%%

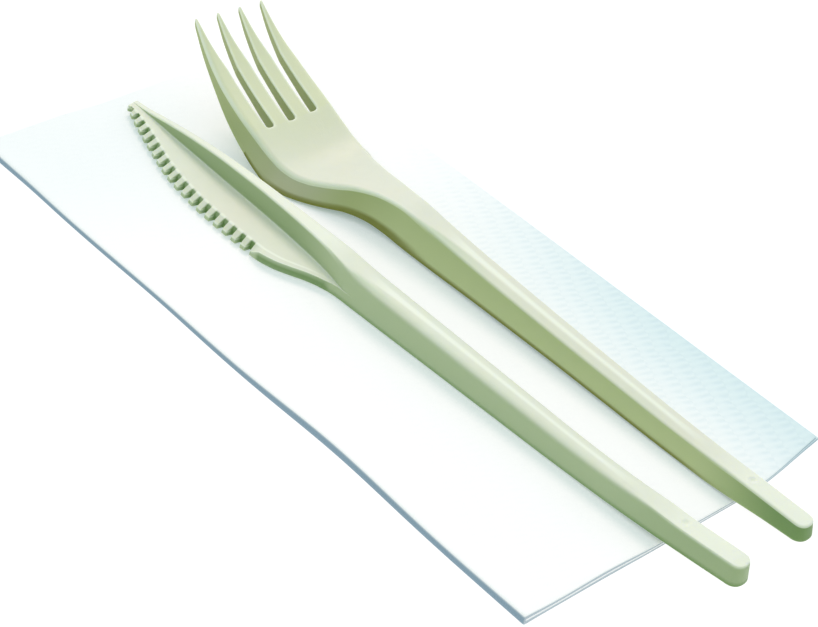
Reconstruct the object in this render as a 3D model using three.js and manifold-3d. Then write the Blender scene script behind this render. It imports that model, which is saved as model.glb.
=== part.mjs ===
// Plastic cutlery pack: a table knife and a fork of cream bioplastic, laid side by side on a
// paper napkin that is folded in eighths. Millimetres, +Z up. The origin is the middle of the
// napkin's underside; +Y runs along the handles to the tines and +X from the knife to the fork.

import * as THREE from 'three';
import { mergeVertices } from 'three/addons/utils/BufferGeometryUtils.js';
import Module from 'manifold-3d';

const wasm = await Module();
wasm.setup();

// ---- driving dimensions ----

const NAPKIN_SIDE = 300;          // the open square of tissue
const LAYER = 0.1;                // one layer of pressed tissue
const LAYER_GAP = 0.08;           // air between two layers
const FOLD_COUNT = 3;
const LAYER_COUNT = 2 ** FOLD_COUNT;
const NAPKIN_HEIGHT = LAYER_COUNT * LAYER + (LAYER_COUNT - 1) * LAYER_GAP;
const REST = NAPKIN_HEIGHT + 0.3; // how high the cutlery lies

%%

● **WHAT TO PRODUCE**
Quote each line of the listing above exactly.

● **THE REPLY**
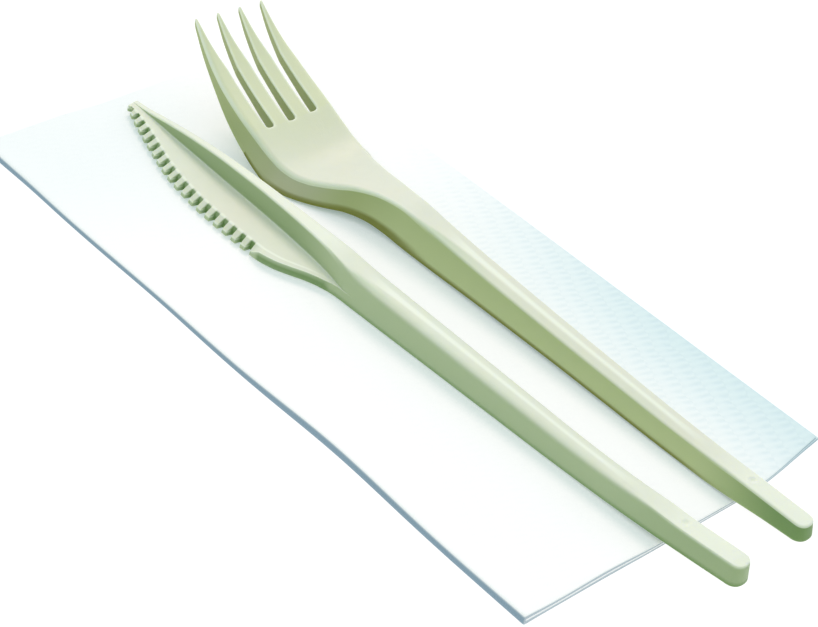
Reconstruct the object in this render as a 3D model using three.js and manifold-3d. Then write the Blender scene script behind this render. It imports that model, which is saved as model.glb.
=== part.mjs ===
// Plastic cutlery pack: a table knife and a fork of cream bioplastic, laid side by side on a
// paper napkin that is folded in eighths. Millimetres, +Z up. The origin is the middle of the
// napkin's underside; +Y runs along the handles to the tines and +X from the knife to the fork.

import * as THREE from 'three';
import { mergeVertices } from 'three/addons/utils/BufferGeometryUtils.js';
import Module from 'manifold-3d';

const wasm = await Module();
wasm.setup();

// ---- driving dimensions ----

const NAPKIN_SIDE = 300;          // the open square of tissue
const LAYER = 0.1;                // one layer of pressed tissue
const LAYER_GAP = 0.08;           // air between two layers
const FOLD_COUNT = 3;
const LAYER_COUNT = 2 ** FOLD_COUNT;
const NAPKIN_HEIGHT = LAYER_COUNT * LAYER + (LAYER_COUNT - 1) * LAYER_GAP;
const REST = NAPKIN_HEIGHT + 0.3; // how high the cutlery lies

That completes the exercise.